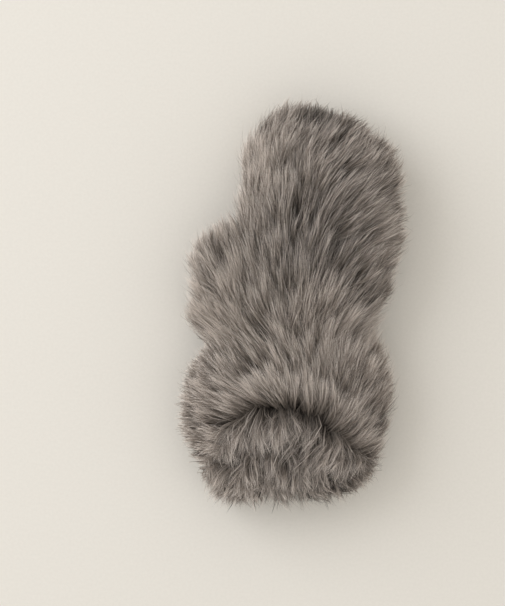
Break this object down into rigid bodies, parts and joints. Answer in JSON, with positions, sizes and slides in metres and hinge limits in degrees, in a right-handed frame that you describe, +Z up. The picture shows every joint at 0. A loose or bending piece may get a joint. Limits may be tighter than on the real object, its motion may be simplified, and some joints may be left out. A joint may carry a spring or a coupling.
{
  "type": "fur mitten",
  "caption": "Long-haired fur mitten for the right hand, lying palm down, with a hollow hand and thumb and a flared cuff that is open at its mouth.",
  "frame": {"origin": "on the flat resting face below the middle of the hand, under the palm", "axes": "+Y from the cuff towards the fingertips, +X towards the little finger's side, +Z up, out of the back of the hand"},
  "size_m": [0.1409, 0.2649, 0.0521],
  "materials": {
    "back_fur": "long grey-taupe fur, darker at the roots and lighter at the tips",
    "palm_fur": "the same fur, shorter and pressed flat where the palm lies",
    "thumb_fur": "the same fur, a little lighter",
    "cuff_fur": "the same fur, hanging down to the hem, a little darker"
  },
  "bodies": {
    "root": {"hand_back": "back_fur", "hand_palm": "palm_fur", "thumb": "thumb_fur", "cuff": "cuff_fur"}
  },
  "joints": []
}
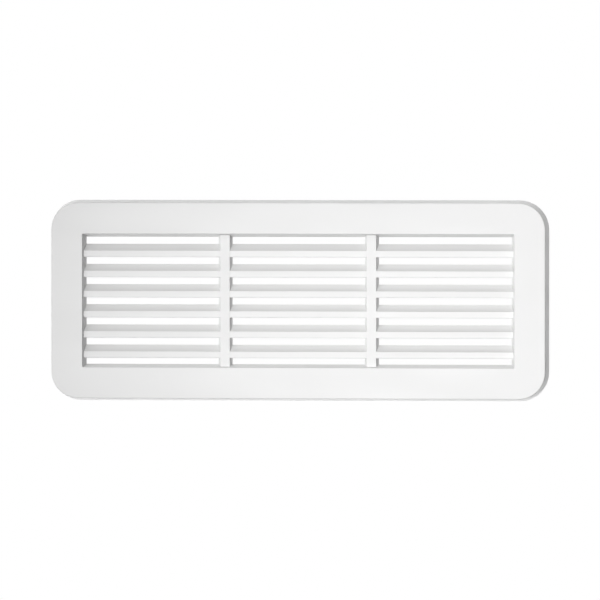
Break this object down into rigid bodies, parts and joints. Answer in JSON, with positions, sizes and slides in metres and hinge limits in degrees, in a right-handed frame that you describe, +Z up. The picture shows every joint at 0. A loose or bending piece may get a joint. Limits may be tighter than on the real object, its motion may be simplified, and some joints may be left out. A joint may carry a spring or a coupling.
{
  "type": "louvred air grille",
  "caption": "Wide rounded white wall grille with slanted louvre blades in three bays between two mullions, clipped by springs onto a shallow wall frame.",
  "frame": {"origin": "centre of the wall plane, in the middle of the wall opening that the sleeve enters", "axes": "+X to the right along the long side as seen from the room, +Y into the wall, +Z up"},
  "size_m": [0.254, 0.037, 0.102],
  "materials": {
    "fascia_plastic": "white moulded plastic, satin",
    "blade_plastic": "white moulded plastic, satin",
    "wall_frame_plastic": "off-white moulded plastic, matt",
    "gasket_foam": "dark closed-cell foam",
    "spring_steel": "bright spring strip",
    "screw_steel": "zinc plated"
  },
  "bodies": {
    "wall_fixing": {"wall_frame": "wall_frame_plastic", "wall_gasket": "gasket_foam"},
    "fascia": {"face_frame": "fascia_plastic", "top_rail": "fascia_plastic", "bottom_rail": "fascia_plastic", "left_rail": "fascia_plastic", "right_rail": "fascia_plastic", "mullion_left": "fascia_plastic", "mullion_right": "fascia_plastic", "blade_left_1": "blade_plastic", "blade_left_2": "blade_plastic", "blade_left_3": "blade_plastic", "blade_left_4": "blade_plastic", "blade_left_5": "blade_plastic", "blade_left_6": "blade_plastic", "blade_middle_1": "blade_plastic", "blade_middle_2": "blade_plastic", "blade_middle_3": "blade_plastic", "blade_middle_4": "blade_plastic", "blade_middle_5": "blade_plastic", "blade_middle_6": "blade_plastic", "blade_right_1": "blade_plastic", "blade_right_2": "blade_plastic", "blade_right_3": "blade_plastic", "blade_right_4": "blade_plastic", "blade_right_5": "blade_plastic", "blade_right_6": "blade_plastic", "clip_top_left": "spring_steel", "clip_top_right": "spring_steel", "clip_bottom_left": "spring_steel", "clip_bottom_right": "spring_steel", "core_screws": "screw_steel"}
  },
  "joints": [
    {"name": "fascia_pull", "type": "slide", "parent": "wall_fixing", "child": "fascia", "axis": [0, -1, 0], "range_m": [0, 0.04]}
  ]
}
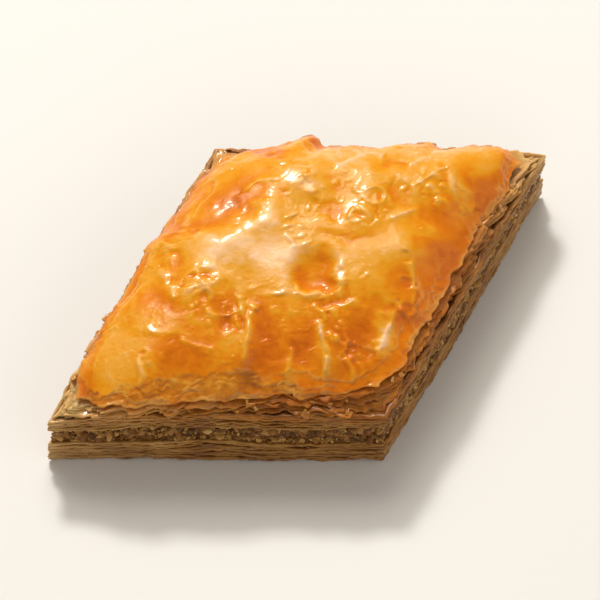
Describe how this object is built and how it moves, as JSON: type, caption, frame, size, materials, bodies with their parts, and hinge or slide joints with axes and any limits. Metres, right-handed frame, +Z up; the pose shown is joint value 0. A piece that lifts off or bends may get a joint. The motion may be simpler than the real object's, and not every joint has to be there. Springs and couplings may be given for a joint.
{
  "type": "baklava piece",
  "caption": "Lozenge-cut slice of layered syrup-soaked pastry with a chopped-nut layer and a puffed, glossy, wrinkled golden crust; rests flat, for serving on a plate, tray or display.",
  "frame": {"origin": "Under the middle of the piece's bounding box, on the flat face it rests on", "axes": "+Z up out of the crust; +X along the two straight cut sides (the longest extent, towards the right acute tip); +Y from the front cut side to the back one"},
  "size_m": [0.0944, 0.0604, 0.0275],
  "materials": {
    "soaked_pastry": "Thin pastry leaves soaked in syrup: olive-tan to amber brown, wet, fine horizontal layering at the cut sides",
    "chopped_nuts": "Finely chopped nuts bound with syrup: olive brown with pale green-cream and tan bits, damp",
    "glazed_crust": "Baked buttered pastry under a clear syrup glaze: golden to deep orange with pale peach ridges, high gloss, wrinkled and blistered"
  },
  "bodies": {
    "root": {"base_pastry": "soaked_pastry", "nut_filling": "chopped_nuts", "top_pastry": "glazed_crust"}
  },
  "joints": []
}
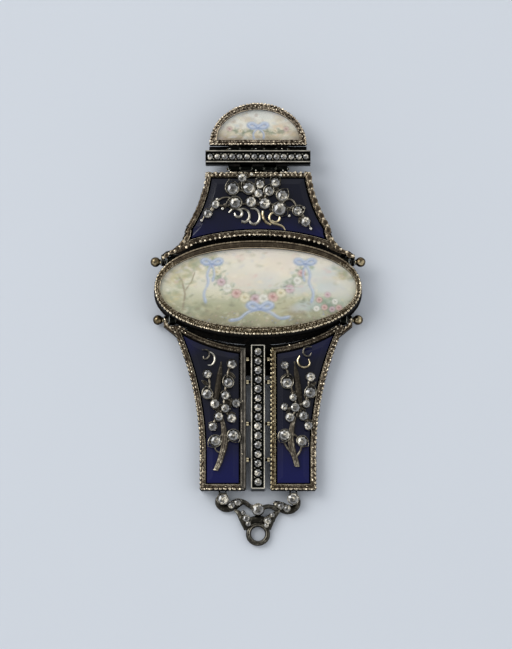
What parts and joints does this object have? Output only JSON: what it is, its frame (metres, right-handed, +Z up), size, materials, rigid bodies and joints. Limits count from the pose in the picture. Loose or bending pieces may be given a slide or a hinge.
┄┄┄┄┄┄
_Objective_: Search the preceding listing for the word "pose" and pull out every line that holds it.

_Exercise output_:
Describe how this object is built and how it moves, as JSON: type, caption, frame, size, materials, bodies with their parts, and hinge or slide joints with axes and any limits. Metres, right-handed frame, +Z up; the pose shown is joint value 0. A piece that lifts off or bends may get a joint. The motion may be simpler than the real object's, and not every joint has to be there. Springs and couplings may be given for a joint.
What parts and joints does this object have? Output only JSON: what it is, its frame (metres, right-handed, +Z up), size, materials, rigid bodies and joints. Limits count from the pose in the picture. Loose or bending pieces may be given a slide or a hinge.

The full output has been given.